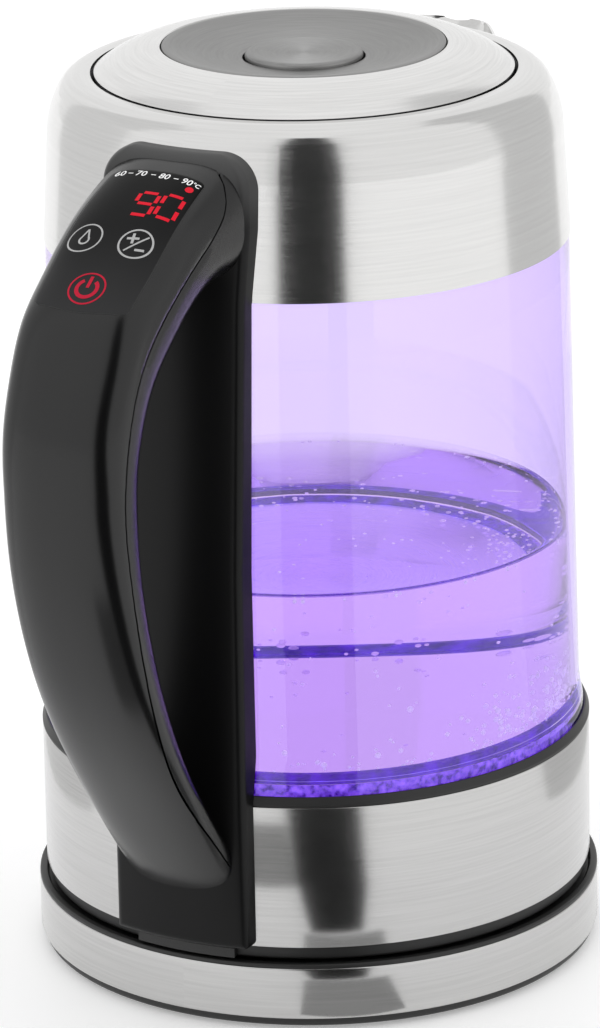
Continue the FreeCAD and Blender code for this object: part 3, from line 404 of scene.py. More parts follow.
def absorb(nodes, links, colour, density):
    """Light loses the other colours as it goes through the piece."""
    fog = add(nodes, "ShaderNodeVolumeAbsorption")
    fog.inputs["Color"].default_value = (*colour, 1)
    fog.inputs["Density"].default_value = density
    output = [n for n in nodes if n.type == "OUTPUT_MATERIAL"][0]
    links.new(fog.outputs[0], output.inputs["Volume"])


def clear_body(name, ior, ripple_scale, ripple_stretch, ripple_detail, strength, depth, colour,
               density):
    """Something clear, with a faint ripple, that takes the other colours out of the light."""
    mat, nodes, links, shader = material(name)
    shader.inputs["Base Color"].default_value = (1, 1, 1, 1)
    shader.inputs["Transmission Weight"].default_value = 1
    shader.inputs["IOR"].default_value = ior
    shader.inputs["Roughness"].default_value = 0
    ripple = fine_noise(nodes, links, ripple_scale, (1, 1, ripple_stretch), ripple_detail)
    bump(nodes, links, shader, ripple.outputs["Fac"], strength, depth)
    absorb(nodes, links, colour, density)
    return mat


def air_bubble():
    """A bubble under water: pale and glassy; its lilac tint and faint glow are painted light from the
    violet-lit water.
    """
    mat, nodes, links, shader = material("air_bubble")
    shader.inputs["Transmission Weight"].default_value = 0.35
    shader.inputs["IOR"].default_value = 1.3
    shader.inputs["Roughness"].default_value = 0.08
    # Painted light: the glow stands in for light caught by the bubble.
    shader.inputs["Emission Color"].default_value = (0.85, 0.75, 1, 1)
    shader.inputs["Emission Strength"].default_value = 0.3
    film = fine_noise(nodes, links, 900, (1, 1, 1), 1)
    tint(nodes, links, shader, film.outputs["Fac"], (0.85, 0.78, 1), (0.95, 0.92, 1))
    bump(nodes, links, shader, film.outputs["Fac"], 0.05, 0.00005)
    return mat


def glow(name, dark, light, strength, scale=220, detail=2, roughness=0.4):
    """A lit surface with brighter and duller patches."""
    mat, nodes, links, shader = material(name)
    patches = fine_noise(nodes, links, scale, (1, 1, 1), detail)
    tint(nodes, links, shader, patches.outputs["Fac"], dark, light)
    glow_like_base(nodes, links, shader, strength)
    shader.inputs["Specular IOR Level"].default_value = 0.1
    shader.inputs["Roughness"].default_value = roughness
    return mat


def printed_ink(name, colour, strength):
    """Ink or a lit mark, a little uneven."""
    return glow(name, tuple(0.88 * c for c in colour), colour, strength, 3000, 1, 0.5)


BAND_STEEL = brushed_metal("brushed_steel_band", 0.52, 0.58, 0.11, 0.17)
COLLAR_STEEL = brushed_metal("brushed_steel_collar", 0.68, 0.73, 0.1, 0.16)
LID_STEEL = brushed_metal("brushed_steel_lid", 0.7, 0.78, 0.13, 0.2)
LID_GREY = brushed_metal("satin_grey_metal", 0.27, 0.31, 0.34, 0.42)
PLATE_STEEL = lit_plate()
HANDLE_BLACK = plastic("satin_black_handle", (0.002, 0.002, 0.0022), (0.0035, 0.0035, 0.0037),
                       0.2, 0.25)
SPINE_BLACK = spine_plastic()
BASE_BLACK = plastic("matt_black_base", (0.008, 0.008, 0.008), (0.016, 0.016, 0.016), 0.4, 0.5)
PANEL_BLACK = panel_plastic()
INNER_BLACK = plastic("inner_plastic", (0.03, 0.03, 0.032), (0.05, 0.05, 0.055), 0.45, 0.6)
RUBBER = plastic("soft_rubber", (0.015, 0.015, 0.015), (0.03, 0.03, 0.03), 0.7, 0.85, 1400, 4e-5)
SILICONE = plastic("silicone", (0.62, 0.62, 0.62), (0.72, 0.72, 0.72), 0.5, 0.65, 900)
FASTENER = brushed_metal("plated_fastener", 0.55, 0.7, 0.2, 0.3)
BRASS = brushed_metal("brass_contact", 0.62, 0.78, 0.2, 0.3, (1, 0.72, 0.3))
ALUMINIUM = brushed_metal("cast_aluminium", 0.5, 0.62, 0.35, 0.5)
CIRCUIT = plastic("circuit_board", (0.01, 0.09, 0.03), (0.02, 0.16, 0.06), 0.3, 0.45, 700)
WIRE = plastic("flat_wiring", (0.2, 0.2, 0.21), (0.3, 0.3, 0.31), 0.5, 0.6)
# The violet absorption of the glass and the water is painted light: clear glass and water are tinted
# to stand in for the violet light guide lighting them.
GLASS = clear_body("jug_glass", 1.47, 14, 0.35, 1, 0.05, 0.0006, (0.5, 0.2, 1), 118)
WATER = clear_body("lit_water", 1.333, 45, 0.2, 2, 0.12, 0.0008, (0.8, 0.5, 1), 8)
BUBBLE = air_bubble()
LIGHT_GUIDE = glow("violet_light_guide", (0.03, 0.0, 0.22), (0.3, 0.13, 0.95), 0.9, 520)
# The seal lip's violet colour and glow are painted light from the light guide behind it.
SEAL_GLOW = glow("lit_seal", (0.03, 0.0, 0.22), (0.11, 0.01, 0.6), 0.8, 260)
LAMP = glow("lamp_lens", (0.5, 0.3, 1), (0.8, 0.6, 1), 2.0)
WHITE_INK = printed_ink("white_ink", (0.8, 0.8, 0.8), 0.3)
GREY_INK = printed_ink("grey_ink", (0.42, 0.42, 0.42), 0.15)
RED_LIGHT = printed_ink("red_light", (0.55, 0.006, 0.02), 0.45)
DIM_RED = printed_ink("dim_red_light", (0.42, 0.008, 0.03), 0.3)

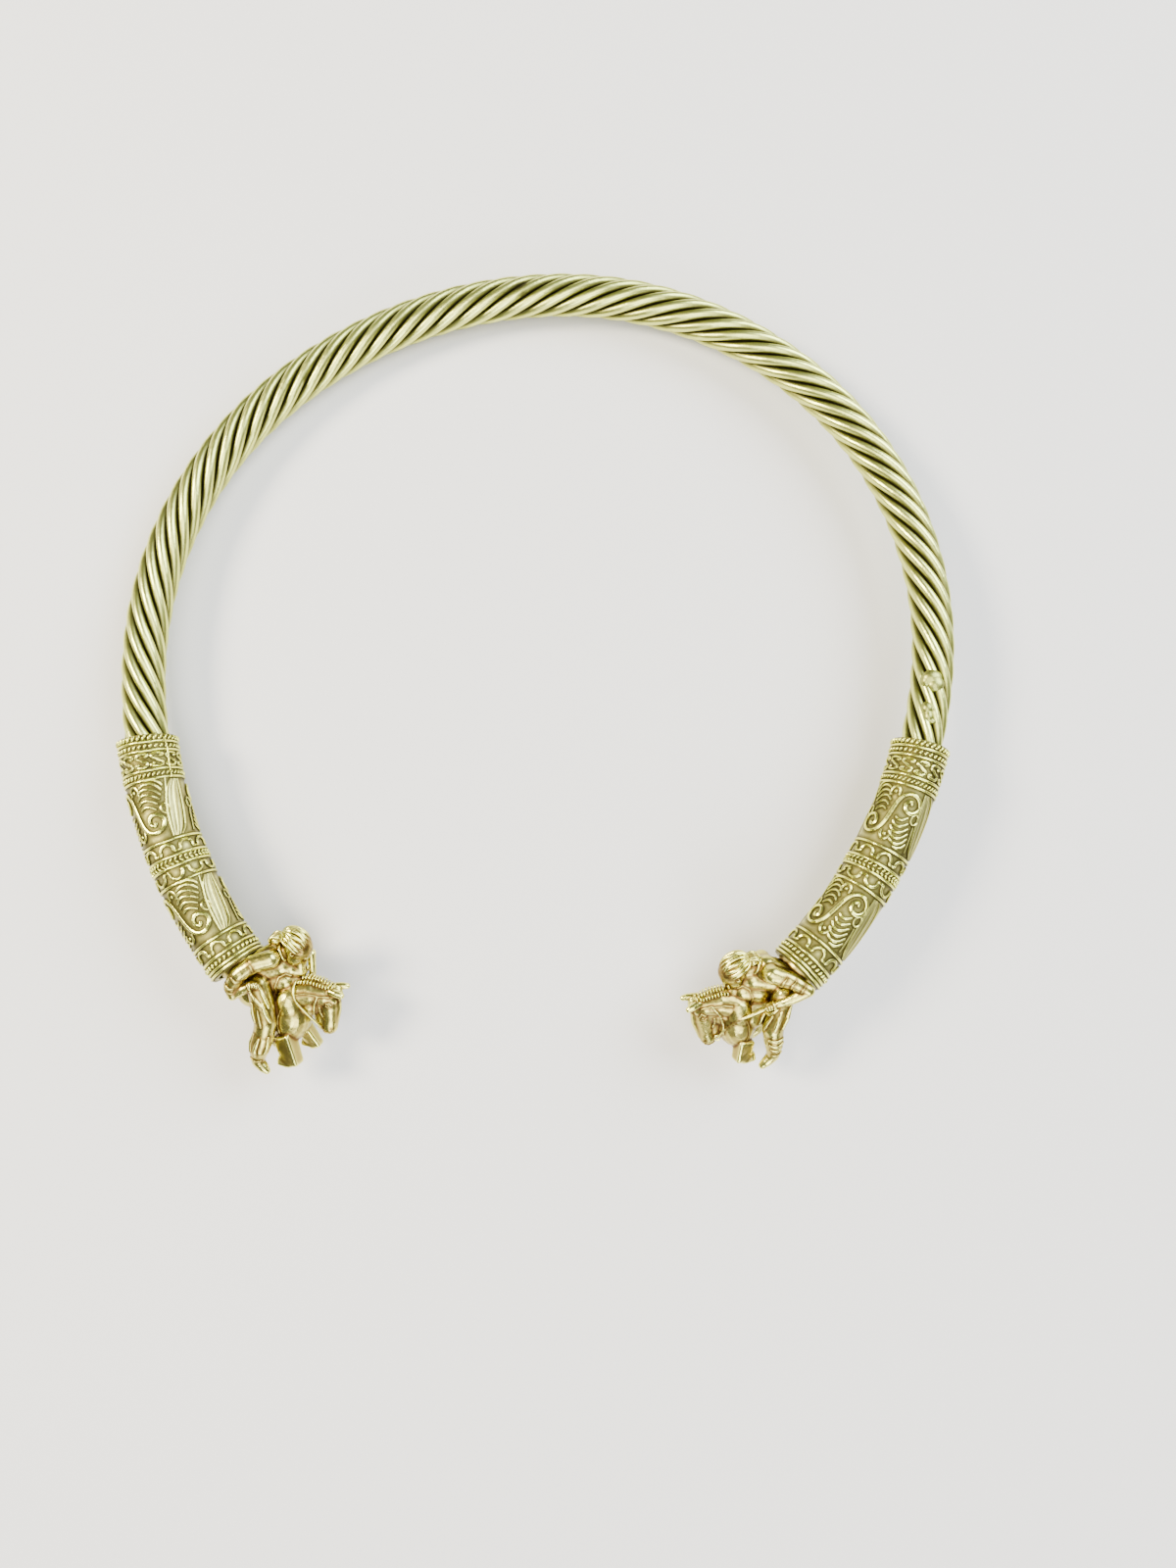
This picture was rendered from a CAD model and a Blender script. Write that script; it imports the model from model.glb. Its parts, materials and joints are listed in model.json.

* _WHAT IS REQUIRED_
Search the listing above for the string "Blender". Copy every line that contains it.

* _WRITTEN RESPONSE_
Continue the FreeCAD and Blender code for this object: part 3, from line 404 of scene.py. More parts follow.
This picture was rendered from a CAD model and a Blender script. Write that script; it imports the model from model.glb. Its parts, materials and joints are listed in model.json.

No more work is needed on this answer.